Only core world rules can be assumed (eg airlocks vs transporters). I would cite Stargate as a model to follow. Mind you, I don't like Stargate, but their model is hard to fault. On par with B5, though Straczynski commits the misstep of losing the middle-road consumer

Stargate is a complicated example, don't you think? It had multiple books, 3 TV series, and more movies spun off from a blockbuster movie: simple cowboys in space theme with a tiny core of seed information to remember. SGU TV series,  on the other hand, had to be watched from the beginning, and easily in isolation from the original SG1 in core information, certainly more complicated and engaging, suited to a different sort of audience, continually updated from season 1 through season 2.  Too bad it just sputtered to an end rather than with a planned resolution/finale. To an extent it is what is not right with such serialization in lacking coherence (say, based on a single novel in its beginning to end) that U.S. TV production (versus U.K., generally) do by milking a limited core of seed material to death.

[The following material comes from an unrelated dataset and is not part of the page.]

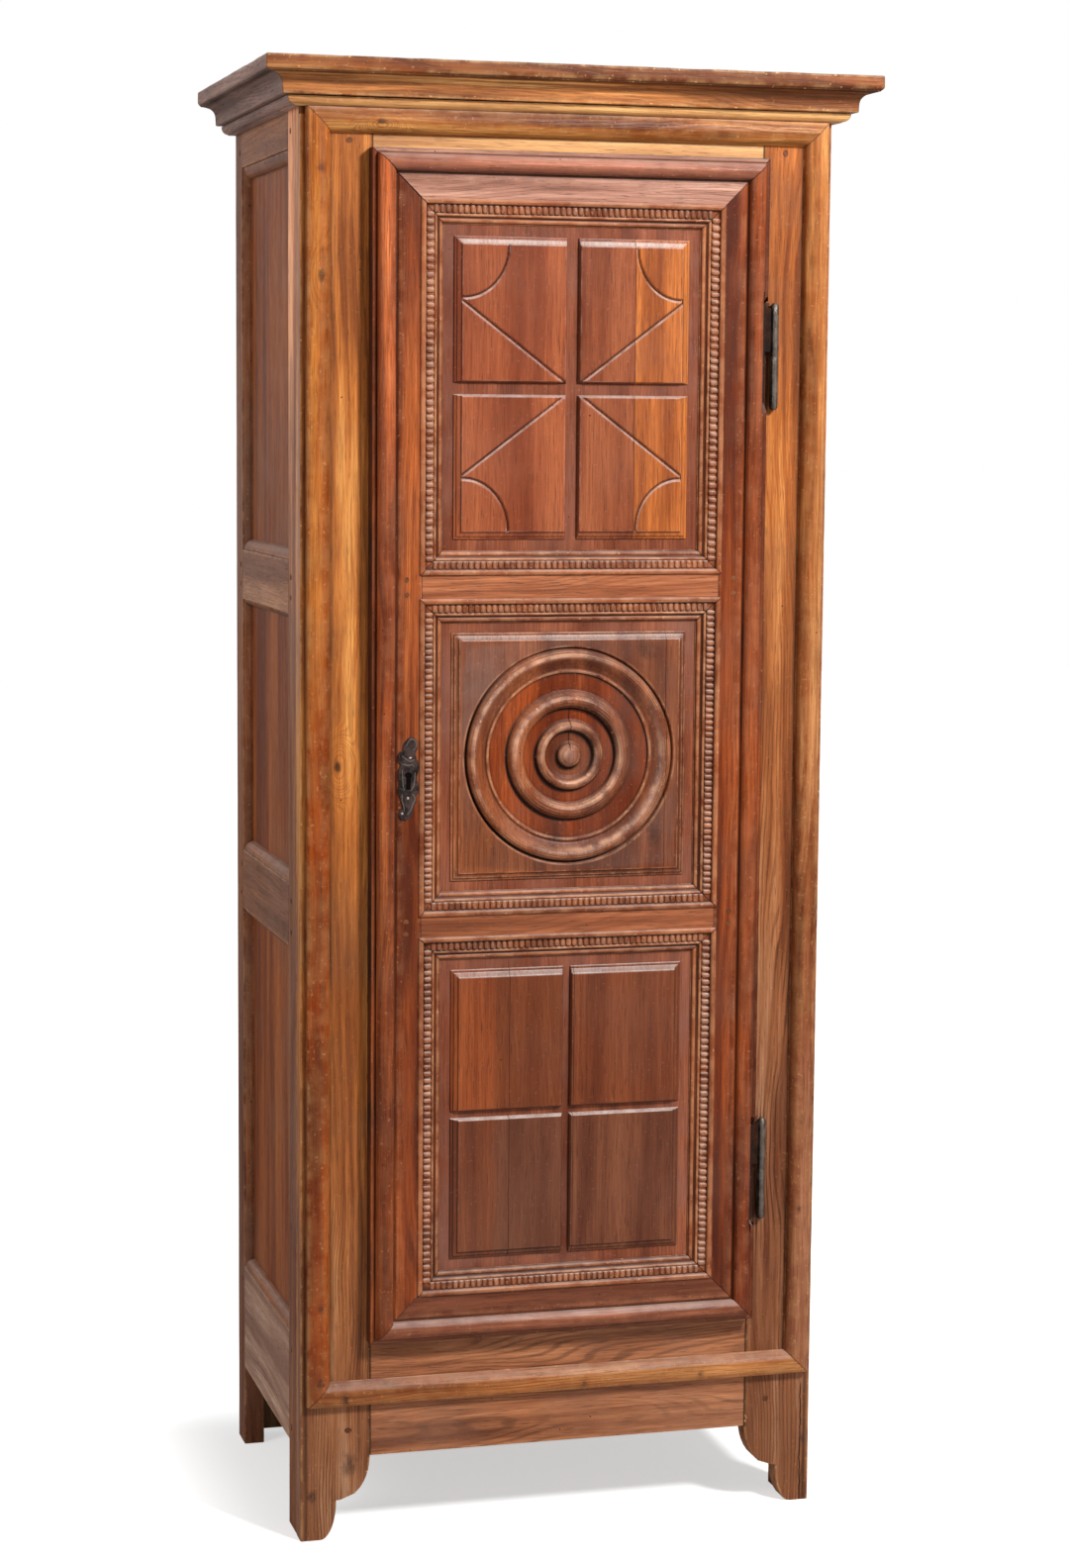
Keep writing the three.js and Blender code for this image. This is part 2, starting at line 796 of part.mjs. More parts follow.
// Door member section: lip, fillet, bold torus, flat, and a groove for the panels.
function doorProfile() {
  const half = torusWidth / 2;
  const middle = doorFilletWidth + half;
  const outerRise = lipFrontProud - torusProud;
  const innerRise = doorFaceProud - torusProud;
  const grooveFront = -(panelFaceProud + fit);
  const grooveBack = panelTongueThickness - panelFaceProud + fit;
  const grooveEnd = doorMemberWidth - grooveDepth - fit;
  return [
    [0, -lipStandoff],
    [0, -lipFrontProud],
    ...arc(middle, -lipFrontProud, -half, outerRise, 0, quarterTurn, mouldingSteps),
    ...arc(middle, -doorFaceProud, half, innerRise, quarterTurn, 0, mouldingSteps).slice(1),
    [doorMemberWidth, -doorFaceProud],
    [doorMemberWidth, grooveFront],
    [grooveEnd, grooveFront],
    [grooveEnd, grooveBack],
    [doorMemberWidth, grooveBack],
    [doorMemberWidth, doorTongueDepth],
    [lipWidth, doorTongueDepth],
    [lipWidth, -lipStandoff],
  ];
}

// Panel openings of the door, from the bottom: name, low and high edge.
const doorOpenings = [
  ['lower', doorMemberWidth, lowerMidRailLow],
  ['middle', lowerMidRailLow + lowerMidRailHeight, upperMidRailLow],
  ['upper', upperMidRailLow + upperMidRailHeight, doorHeight - doorMemberWidth],
];

const midRails = [
  ['door_lower_mid_rail', lowerMidRailLow, lowerMidRailLow + lowerMidRailHeight],
  ['door_upper_mid_rail', upperMidRailLow, upperMidRailLow + upperMidRailHeight],
];

const panelBackY = panelTongueThickness - panelFaceProud;

function midRailTenons(low, high) {
  const z0 = low + grooveDepth;
  const z1 = high - grooveDepth;
  return [
    span(panelLeft - midTenonLength, panelLeft + tenonRoot, -panelFaceProud, panelBackY, z0, z1),
    span(panelRight - tenonRoot, panelRight + midTenonLength, -panelFaceProud, panelBackY, z0, z1),
  ];
}

function panelBox(low, high) {
  return span(
    panelLeft - grooveDepth,
    panelRight + grooveDepth,
    -panelFaceProud,
    panelBackY,
    low - grooveDepth,
    high + grooveDepth,
  );
}

// A keyhole: a round eye with a slot that widens below it, run along Y.
function keyholeCut(y0, y1) {
  const centreX = (doorFilletWidth + torusWidth + doorMemberWidth) / 2;
  const slotHalf = keyholeSlotWidth / 2;
  const eyeStart = Math.acos(slotHalf / keyholeRadius);
  const eyeEnd = 2 * quarterTurn + eyeStart;
  const outline = [
    [centreX - slotHalf, lockCentreRise - keyholeSlotDrop],
    [centreX + slotHalf, lockCentreRise - keyholeSlotDrop],
    ...arc(centreX, lockCentreRise, keyholeRadius, keyholeRadius, -eyeStart, eyeEnd, arcSteps),
  ];
  return prismAlongY(outline, y0, y1);
}

function addDoorFrame() {
  const names = ['door_stile_lock', 'door_top_rail', 'door_stile_hinge', 'door_bottom_rail'];
  const lockCuts = [keyholeCut(-torusProud, doorTongueDepth + cutOverrun)];
  const hingeCuts = [];
  for (const [, low, high] of midRails) {
    const [left, right] = midRailTenons(low, high);
    lockCuts.push(...cutsFor([left]));
    hingeCuts.push(...cutsFor([right]));
  }
  for (const [, middle] of hinges) {
    const slot = boxGeometry(grown(doorLeafBox(middle), fit));
    slot.translate(-doorLeft, 0, -doorLow);
    hingeCuts.push(slot);
  }
  const cuts = { door_stile_lock: lockCuts, door_stile_hinge: hingeCuts };
  addMitredFrame(doorGroup, names, doorProfile(), doorWidth, doorHeight, 0, 0, doorWood, cuts);
  for (const [name, low, high] of midRails) {
    const rail = boxGeometry(span(panelLeft, panelRight, -doorFaceProud, doorTongueDepth, low, high));
    const tenons = midRailTenons(low, high).map(boxGeometry);
    const panels = doorOpenings.map(([, openLow, openHigh]) => panelBox(openLow, openHigh));
    place(doorGroup, name, worked(rail, tenons, cutsFor(panels)), doorWood);
  }
}

// Edges of the plinth that carries a panel's field, inside its moulding and flat margin.
function plinthEdges(low, high) {
  const inset = panelMouldingWidth + fieldMargin;
  return [panelLeft + inset, panelRight - inset, low + inset, high - inset];
}

const plinthY = -(panelFaceProud + plinthRise);
const fieldY = -(panelFaceProud + fieldRise);

// Depths and insets of a plinth, and of a block that rises from it with a bevel all round.
const plinthLevels = [[panelBackY, 0], [plinthY, 0]];
const blockLevels = [[panelBackY, 0], [plinthY, 0], [fieldY, fieldBevel]];

// A panel with a low plinth and four bevelled blocks, parted by a cross of channels.
function quarteredPanel(low, high) {
  const [x0, x1, z0, z1] = plinthEdges(low, high);
  const parts = [raisedBlock(x0, x1, z0, z1, plinthLevels)];
  const blockWidth = (x1 - x0 - 2 * plinthWidth - channelFloorWidth) / 2;
  const blockHeight = (z1 - z0 - 2 * plinthWidth - channelFloorWidth) / 2;
  for (const left of [x0 + plinthWidth, x1 - plinthWidth - blockWidth]) {
    for (const foot of [z0 + plinthWidth, z1 - plinthWidth - blockHeight]) {
      parts.push(raisedBlock(left, left + blockWidth, foot, foot + blockHeight, blockLevels));
    }
  }
  return worked(boxGeometry(panelBox(low, high)), parts, []);
}

// Carved roundel, as shares of its radius and of its depth below the field, from the middle out:
// a knob in a dish, a ring, a flat, a bold ring, a wide flat, a thin bead, a hollow and a rim.
const roundelShares = [
  [0, 0.1], [0.041, 0.15], [0.082, 0.31], [0.107, 0.62], [0.117, 1], [0.137, 1], [0.206, 0.75],
  [0.261, 0.44], [0.268, 0.25], [0.282, 0.19], [0.302, 0.31], [0.337, 0.75], [0.344, 0.78],
  [0.412, 0.78], [0.419, 0.82], [0.44, 0.62], [0.474, 0.22], [0.515, 0.06], [0.557, 0.22],
  [0.591, 0.7], [0.598, 0.85], [0.608, 0.88], [0.619, 0.75], [0.77, 0.75], [0.78, 0.78],
  [0.784, 0.4], [0.794, 0.3], [0.804, 0.42], [0.832, 0.52], [0.866, 0.5], [0.9, 0.25],
  [0.928, 0.04], [0.942, 0.06], [0.962, 0.25], [0.973, 0.38], [0.983, 0.38], [0.99, 0.1],
];

function roundelPanel(low, high) {
  const [x0, x1, z0, z1] = plinthEdges(low, high);
  const inner = [x0 + plinthWidth, x1 - plinthWidth, z0 + plinthWidth, z1 - plinthWidth];
  const parts = [raisedBlock(x0, x1, z0, z1, plinthLevels), raisedBlock(...inner, blockLevels)];
  const radius = Math.min(x1 - x0, z1 - z0) / 2 - plinthWidth - fieldBevel - roundelMargin;
  const relief = roundelShares.map(([out, deep]) => [out * radius, fieldY + deep * roundelDepth]);
  const rim = [[0, fieldY - cutOverrun], [radius, fieldY - cutOverrun], [radius, fieldY]];
  const cutter = turnedAlongY([...rim, ...relief.reverse()], roundelSides);
  cutter.translate((x0 + x1) / 2, 0, (z0 + z1) / 2);
  return worked(boxGeometry(panelBox(low, high)), parts, [cutter]);
}

// Panel moulding section, as shares of its width and of its rise from inner to outer height:
// an outer bead, a sloping band and an ogee down to the panel.
const panelMouldingShares = [
  [0, 0.75], [0.05, 0.92], [0.1, 1], [0.16, 0.92], [0.2, 0.75], [0.24, 0.8],
  [0.62, 0.5], [0.68, 0.52], [0.76, 0.48], [0.84, 0.3], [0.92, 0.12], [1, 0],
];

function addDoorPanels() {
  const rise = panelMouldingProud - panelMouldingInnerProud;
  const back = -(panelFaceProud + fit);
  const profile = [
    [0, back],
    ...panelMouldingShares.map(([across, up]) => [
      across * panelMouldingWidth,
      -(panelMouldingInnerProud + up * rise),
    ]),
    [panelMouldingWidth, back],
  ];
  for (const [name, low, high] of doorOpenings) {
    const panel = name === 'middle' ? roundelPanel(low, high) : quarteredPanel(low, high);
    place(doorGroup, `door_${name}_panel`, panel, doorWood);
    const ring = mitredRing(profile, panelLeft + fit, panelRight - fit, low + fit, high - fit);
    place(doorGroup, `door_${name}_panel_moulding`, ring, doorWood);
  }
}

// A knuckle: a short turned barrel about the hinge line, from one height to another.
function knuckle(z0, z1, boreRadius) {
  const inner = boreRadius;
  const shoulder = hingeRadius - hingeEndRounding;
  const outline = [
    [inner, z0],
    [shoulder, z0],
    [hingeRadius, z0 + hingeEndRounding],
    [hingeRadius, z1 - hingeEndRounding],
    [shoulder, z1],
    [inner, z1],
    [inner, z0],
  ];
  const geometry = turnedAlongY(boreRadius > 0 ? outline : outline.slice(0, -1), turnedSides);
  geometry.rotateX(quarterTurn);
  geometry.translate(hingeX, hingeY, 0);
  return geometry;
}

function hingePin(z0, z1) {
  const geometry = new THREE.CylinderGeometry(hingePinRadius, hingePinRadius, z1 - z0, turnedSides);
  geometry.rotateX(quarterTurn);
  geometry.translate(hingeX, hingeY, (z0 + z1) / 2);
  return geometry;
}

function addHinges() {
  for (const [name, middle] of hinges) {
    const low = middle - hingeHeight / 2;
    const high = middle + hingeHeight / 2;
    const postHigh = middle - hingeKnuckleGap / 2;
    const doorKnuckleLow = middle + hingeKnuckleGap / 2;
    const pin = hingePin(postHigh - cutOverrun, high - hingeEndRounding);
    const leaf = boxGeometry(postLeafBox(middle));
    const postSide = worked(knuckle(low, postHigh, 0), [pin, leaf], []);
    place(caseGroup, `hinge_${name}_post_leaf`, postSide, iron, true);
    const bore = hingePinRadius + hingePinPlay;
    const doorSide = worked(knuckle(doorKnuckleLow, high, bore), [boxGeometry(doorLeafBox(middle))], []);
    doorSide.translate(-doorLeft, 0, -doorLow);
    place(doorGroup, `hinge_${name}_door_leaf`, doorSide, iron, true);
  }
}

// Pierced plate with a scrolled outline, as shares of its half width and half height.
const plateOutlineShares = [
  [0, 1], [0.35, 0.9], [0.25, 0.74], [0.6, 0.7], [1, 0.52], [0.85, 0.3], [0.5, 0.26],
  [0.8, 0.1], [0.95, -0.12], [0.6, -0.3], [0.9, -0.48], [0.7, -0.68], [0.3, -0.72],
  [0.35, -0.88], [0, -1], [-0.3, -0.86], [-0.25, -0.7], [-0.65, -0.66], [-0.95, -0.46],
  [-0.7, -0.28], [-0.9, -0.1], [-0.75, 0.12], [-0.45, 0.28], [-0.85, 0.36], [-0.95, 0.56],
  [-0.6, 0.72], [-0.25, 0.76], [-0.32, 0.9],
];

function addLock() {
  const centreX = (doorFilletWidth + torusWidth + doorMemberWidth) / 2;
  const outline = plateOutlineShares.map(([across, up]) => new THREE.Vector3(
    centreX + (across * plateWidth) / 2,
    lockCentreRise + (up * plateHeight) / 2,
    0,
  ));
  const curve = new THREE.CatmullRomCurve3(outline, true);
  const curvePoints = curve.getPoints(plateOutlineShares.length * 3).slice(0, -1);
  const points = curvePoints.map((point) => [point.x, point.y]);
  const plate = prismAlongY(points, -(doorFaceProud + plateThickness), -doorFaceProud);
  const hole = keyholeCut(-torusProud, 0);
  place(doorGroup, 'escutcheon', worked(plate, [], [hole]), iron, true);

  const lockCase = boxGeometry(span(
    lockX0,
    lockX0 + lockWidth,
    lockY0,
    lockY0 + lockThickness,
    lockCentreRise - lockHeight / 2,
    lockCentreRise + lockHeight / 2,
  ));
  const channel = grown(boltBox, fit);
  channel.low.x -= cutOverrun;
  place(doorGroup, 'lock_case', worked(lockCase, [], [boxGeometry(channel)]), iron, true);
  place(doorGroup, 'lock_bolt', boxGeometry(boltBox), iron, true);
}

addPosts();
addFrontRails();
addSides();
addBack();
addFloorAndTop();
addShelves();
addCornice();
addFrontMoulding();
addDoorFrame();
addDoorPanels();
addHinges();
addLock();

export default cabinet;
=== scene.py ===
import math

import bmesh
import bpy
import numpy as np
from mathutils import Matrix, Vector, noise


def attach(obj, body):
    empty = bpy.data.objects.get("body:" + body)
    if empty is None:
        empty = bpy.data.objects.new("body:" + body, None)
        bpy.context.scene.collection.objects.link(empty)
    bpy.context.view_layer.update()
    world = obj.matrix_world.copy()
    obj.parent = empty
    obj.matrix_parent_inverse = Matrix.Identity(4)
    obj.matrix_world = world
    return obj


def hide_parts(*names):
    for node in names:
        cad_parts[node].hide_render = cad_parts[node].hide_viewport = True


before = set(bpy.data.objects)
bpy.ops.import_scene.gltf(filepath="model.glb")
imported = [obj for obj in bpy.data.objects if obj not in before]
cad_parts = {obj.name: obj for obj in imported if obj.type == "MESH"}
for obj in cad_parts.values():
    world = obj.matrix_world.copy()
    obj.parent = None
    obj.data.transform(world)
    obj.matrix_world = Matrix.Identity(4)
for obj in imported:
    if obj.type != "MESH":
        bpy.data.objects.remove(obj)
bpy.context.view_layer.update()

# Camera
# The lens and the place that the picture was taken from, a little left of the cupboard and
# below the height of its cornice. Plain studio view, with everything in focus.
def set_down(name, data):
    made = bpy.data.objects.new(name, data)
    bpy.context.scene.collection.objects.link(made)
    return made


lens = bpy.data.cameras.new("studio_camera")
lens.lens = 73.677
lens.sensor_width = 36.0
lens.clip_end = 60.0
camera = set_down("studio_camera", lens)
to_right = Vector((0.96471988, -0.26316214, 0.00782598))
downward = Vector((-0.02245926, -0.11187687, -0.99346824))
looking = Vector((0.26231878, 0.95824279, -0.11384027))
turn = Matrix((to_right, -downward, -looking)).transposed().to_4x4()
camera.matrix_world = Matrix.Translation((-1.19221, -4.40772, 1.53870)) @ turn
bpy.context.scene.camera = camera
bpy.context.scene.view_settings.view_transform = "Standard"


# Studio light, backdrop and floor
# A large soft lamp above the front, a weaker one at the left, and an even pale world.
# The floor is white paper that keeps the cupboard's shadow.
def put(tree, kind, inputs=None, **settings):
    made = tree.nodes.new(kind)
    for key, value in settings.items():
        setattr(made, key, value)
    for key, value in (inputs or {}).items():
        socket = made.inputs[key]
        if isinstance(value, bpy.types.NodeSocket):
            tree.links.new(value, socket)
        else:
            socket.default_value = value
    return made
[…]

Never watched B5 past the second episode - in evidence that this reader of novels takes the liberty of  skipping further into the book to sample what is ahead - making no sense of judging a novel on the basis of the first thousand words or first chapter.

Re: Serial Releases

Kdot, in case your stories turn into a franchise, be sure to release a trilogy of movies with no overarching plot and three different directors. Could be worth $5 billion. Don't forget to kill off favorite characters on a whim just for the hell of it (technically, you've got that covered). Add a Smurf named Kajo who says meesa a lot, and they'll worship you.